Head of Patent Foundation steps down

After 11 years as the executive director and CEO of UVA’s Patent Foundation, Robert MacWright has resigned.

“I found an opportunity to build a practice in the area of technology licensing in the context of a law firm, and [it] presented me with new challenges that I look forward to,” he says.

At the end of January, MacWright, who taught patent and licensing clinic classes at the University’s School of Law, will begin working for Frommer Lawrence & Haug, LLP, an intellectual property firm with offices in Washington D.C., New York and Tokyo.

Since its creation in 1978, the Patent Foundation has generated more than $75 million in licensing revenue. More than 35 million has been distributed back to UVA to support further research, and $17 million was given to faculty inventors as personal income.

UVA must start hunting for a new executive for the Patent Foundation,
as Robert MacWright has resigned.

Most notably, in 2006, the Patent Foundation launched The Jefferson Corner Group, an angel fund that was designed to invest in emerging technologies and support in-house technological breakthroughs.

“The Patent Foundation Board of Directors is just a wonderful group of people,” says MacWright. “They are very supportive of some of the innovative programs that we were successful in developing. Overall, it has been a fantastic experience.”

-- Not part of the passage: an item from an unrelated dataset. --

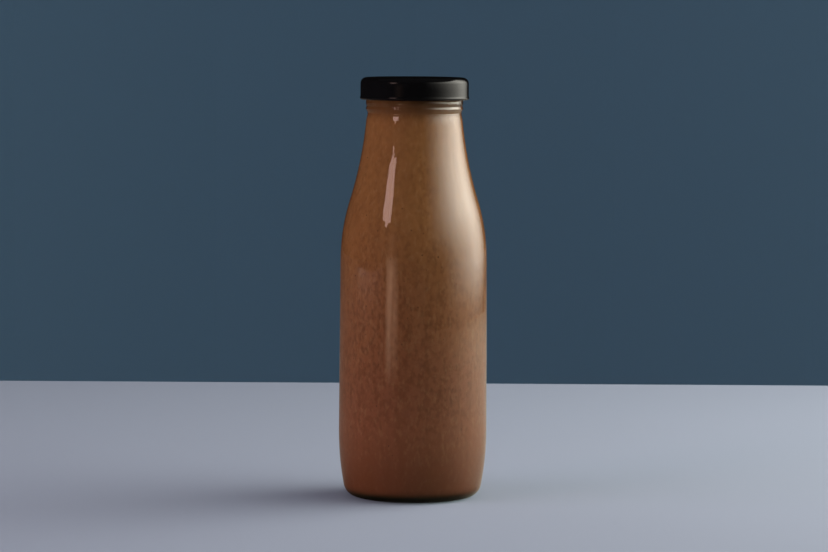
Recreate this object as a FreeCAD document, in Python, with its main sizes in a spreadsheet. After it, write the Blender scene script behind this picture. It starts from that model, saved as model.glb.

In this past fiscal year, 178 invention disclosures by UVA faculty were registered; 179 provisional patent applications were filed and 65 total deals were made with companies and institutions. Thirteen copyrights were registered to University authors.

Around 54 percent of all 2008 invention disclosures came out of the School of Medicine, followed by the School of Engineering and Applied Sciences, with approximately 28 percent and 17 percent from the School of Arts and Sciences.

“Bob has been a very effective leader of the Patent Foundation, and has established a first class national reputation for himself and the Foundation in the technology transfer community. We’re very sorry to see him go,” says Thomas MacAvoy, vice chairman of the Patent Foundation, by e-mail. “The Board of Directors will be meeting shortly to develop the process for finding his replacement.”